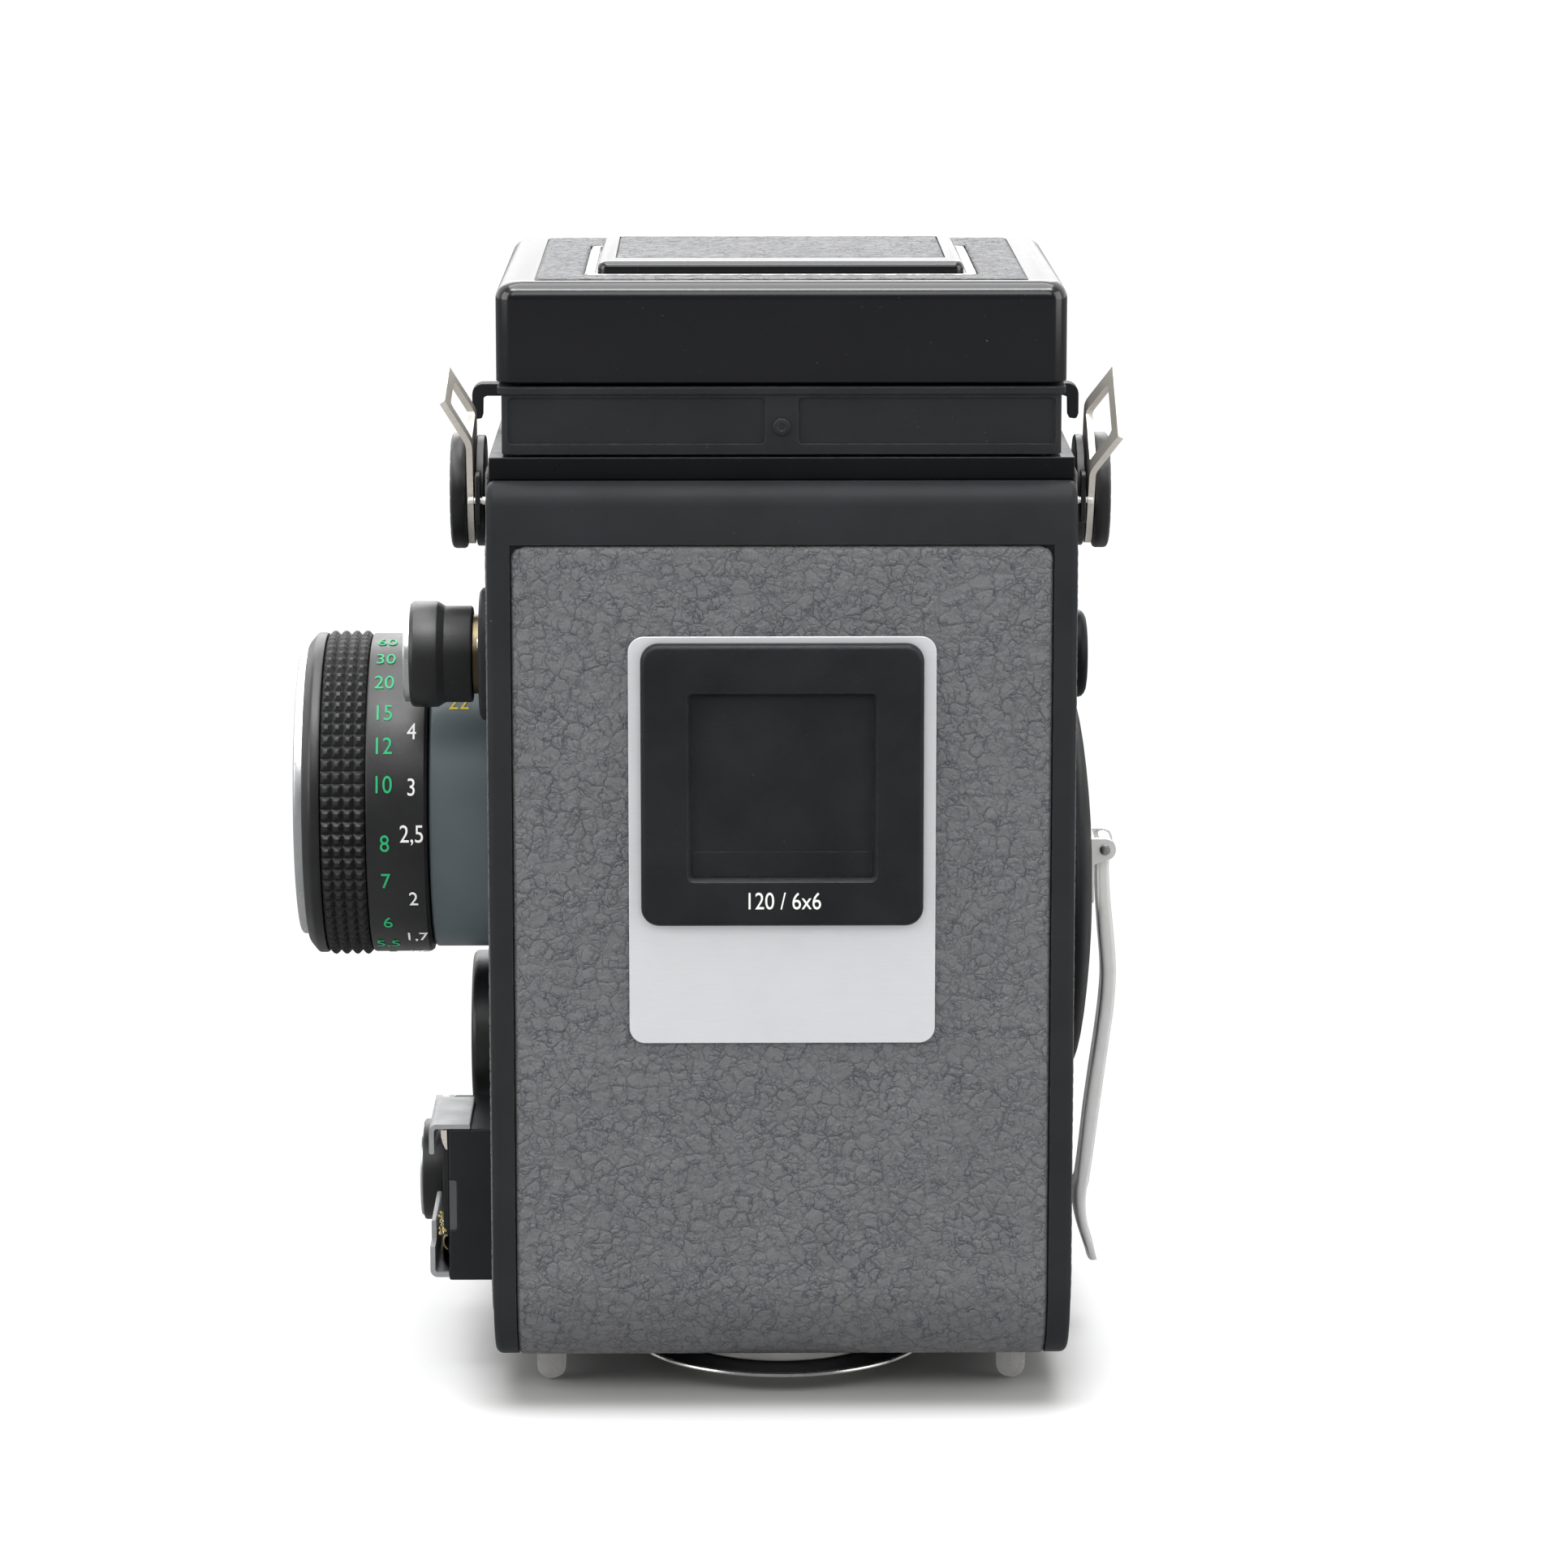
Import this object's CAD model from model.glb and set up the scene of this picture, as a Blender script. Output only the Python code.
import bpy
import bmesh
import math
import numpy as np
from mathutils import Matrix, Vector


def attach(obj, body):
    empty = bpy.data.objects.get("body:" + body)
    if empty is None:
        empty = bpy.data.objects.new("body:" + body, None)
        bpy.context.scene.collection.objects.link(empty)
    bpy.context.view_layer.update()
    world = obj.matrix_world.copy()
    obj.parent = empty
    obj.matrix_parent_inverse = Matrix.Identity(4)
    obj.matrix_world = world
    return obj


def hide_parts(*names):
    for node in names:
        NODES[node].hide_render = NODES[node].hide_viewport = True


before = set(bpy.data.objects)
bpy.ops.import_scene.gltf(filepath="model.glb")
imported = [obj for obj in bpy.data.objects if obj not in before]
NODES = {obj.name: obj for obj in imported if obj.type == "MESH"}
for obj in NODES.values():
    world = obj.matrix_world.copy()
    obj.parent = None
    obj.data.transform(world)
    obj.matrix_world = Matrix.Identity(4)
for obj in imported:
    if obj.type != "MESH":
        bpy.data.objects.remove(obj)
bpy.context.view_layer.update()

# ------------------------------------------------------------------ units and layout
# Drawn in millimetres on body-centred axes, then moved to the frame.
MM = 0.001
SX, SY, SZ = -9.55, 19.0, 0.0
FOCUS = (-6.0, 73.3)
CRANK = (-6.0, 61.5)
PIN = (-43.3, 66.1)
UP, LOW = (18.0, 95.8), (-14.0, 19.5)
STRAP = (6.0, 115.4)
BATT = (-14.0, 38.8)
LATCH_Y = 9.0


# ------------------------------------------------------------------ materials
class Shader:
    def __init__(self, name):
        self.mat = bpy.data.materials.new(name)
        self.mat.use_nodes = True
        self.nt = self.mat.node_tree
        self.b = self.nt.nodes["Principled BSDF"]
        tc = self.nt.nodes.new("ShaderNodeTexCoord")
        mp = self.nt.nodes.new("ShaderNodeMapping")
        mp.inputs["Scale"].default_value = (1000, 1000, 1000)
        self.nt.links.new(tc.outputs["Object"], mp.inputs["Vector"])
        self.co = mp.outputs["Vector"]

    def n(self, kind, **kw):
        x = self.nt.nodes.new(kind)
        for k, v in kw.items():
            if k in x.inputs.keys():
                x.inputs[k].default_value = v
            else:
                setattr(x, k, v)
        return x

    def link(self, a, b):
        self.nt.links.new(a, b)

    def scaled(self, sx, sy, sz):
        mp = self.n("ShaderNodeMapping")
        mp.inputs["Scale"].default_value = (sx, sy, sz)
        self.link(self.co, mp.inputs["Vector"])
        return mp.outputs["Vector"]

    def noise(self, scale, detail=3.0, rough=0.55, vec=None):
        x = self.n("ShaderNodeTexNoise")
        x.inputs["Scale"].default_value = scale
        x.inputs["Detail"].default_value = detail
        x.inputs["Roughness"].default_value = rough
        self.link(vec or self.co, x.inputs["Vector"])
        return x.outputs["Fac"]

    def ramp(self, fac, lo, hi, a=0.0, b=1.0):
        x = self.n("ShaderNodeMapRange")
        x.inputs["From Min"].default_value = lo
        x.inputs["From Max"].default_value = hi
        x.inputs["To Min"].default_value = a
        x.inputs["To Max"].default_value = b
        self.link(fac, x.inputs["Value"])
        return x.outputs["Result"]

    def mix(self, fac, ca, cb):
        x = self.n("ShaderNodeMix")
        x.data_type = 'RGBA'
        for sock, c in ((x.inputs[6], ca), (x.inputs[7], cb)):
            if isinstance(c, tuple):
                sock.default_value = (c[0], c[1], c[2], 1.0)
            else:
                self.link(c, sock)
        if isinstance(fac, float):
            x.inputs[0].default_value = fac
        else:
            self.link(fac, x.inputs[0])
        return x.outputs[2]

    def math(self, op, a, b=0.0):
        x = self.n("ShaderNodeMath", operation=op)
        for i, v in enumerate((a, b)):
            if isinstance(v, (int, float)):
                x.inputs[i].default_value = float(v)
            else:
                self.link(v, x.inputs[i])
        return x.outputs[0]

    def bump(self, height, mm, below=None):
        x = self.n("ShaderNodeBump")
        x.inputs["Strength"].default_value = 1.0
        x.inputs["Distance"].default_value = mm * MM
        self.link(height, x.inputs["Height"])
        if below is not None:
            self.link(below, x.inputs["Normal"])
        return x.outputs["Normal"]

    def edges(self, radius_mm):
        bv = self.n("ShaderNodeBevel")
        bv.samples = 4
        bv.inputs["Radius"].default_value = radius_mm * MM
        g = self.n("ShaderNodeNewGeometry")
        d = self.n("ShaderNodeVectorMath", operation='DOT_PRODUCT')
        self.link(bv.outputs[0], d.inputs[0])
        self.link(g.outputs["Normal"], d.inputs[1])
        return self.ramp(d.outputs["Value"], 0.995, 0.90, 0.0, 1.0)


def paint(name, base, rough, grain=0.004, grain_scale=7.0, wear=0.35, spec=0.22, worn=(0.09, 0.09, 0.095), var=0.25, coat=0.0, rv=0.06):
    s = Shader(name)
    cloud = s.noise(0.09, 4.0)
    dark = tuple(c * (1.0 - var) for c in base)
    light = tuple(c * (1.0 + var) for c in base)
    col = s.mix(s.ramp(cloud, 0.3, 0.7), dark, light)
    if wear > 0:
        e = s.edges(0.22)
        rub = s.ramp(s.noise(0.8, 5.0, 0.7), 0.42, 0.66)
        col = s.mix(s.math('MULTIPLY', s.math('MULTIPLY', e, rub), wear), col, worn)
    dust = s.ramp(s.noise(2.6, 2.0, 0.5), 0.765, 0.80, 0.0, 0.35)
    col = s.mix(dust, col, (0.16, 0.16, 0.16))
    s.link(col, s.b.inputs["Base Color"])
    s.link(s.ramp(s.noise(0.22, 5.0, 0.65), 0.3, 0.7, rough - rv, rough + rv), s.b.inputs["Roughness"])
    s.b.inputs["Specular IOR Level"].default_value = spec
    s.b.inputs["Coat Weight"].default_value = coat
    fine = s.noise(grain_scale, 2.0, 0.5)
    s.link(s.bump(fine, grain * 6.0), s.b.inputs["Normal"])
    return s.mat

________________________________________

§ Directive
Only the lines from the one containing "before = set(bpy.data.objects)" through the one containing "obj.data.transform(world)" are to be retyped, both boundary lines included, with no other material.

§ Solution to this task
before = set(bpy.data.objects)
bpy.ops.import_scene.gltf(filepath="model.glb")
imported = [obj for obj in bpy.data.objects if obj not in before]
NODES = {obj.name: obj for obj in imported if obj.type == "MESH"}
for obj in NODES.values():
    world = obj.matrix_world.copy()
    obj.parent = None
    obj.data.transform(world)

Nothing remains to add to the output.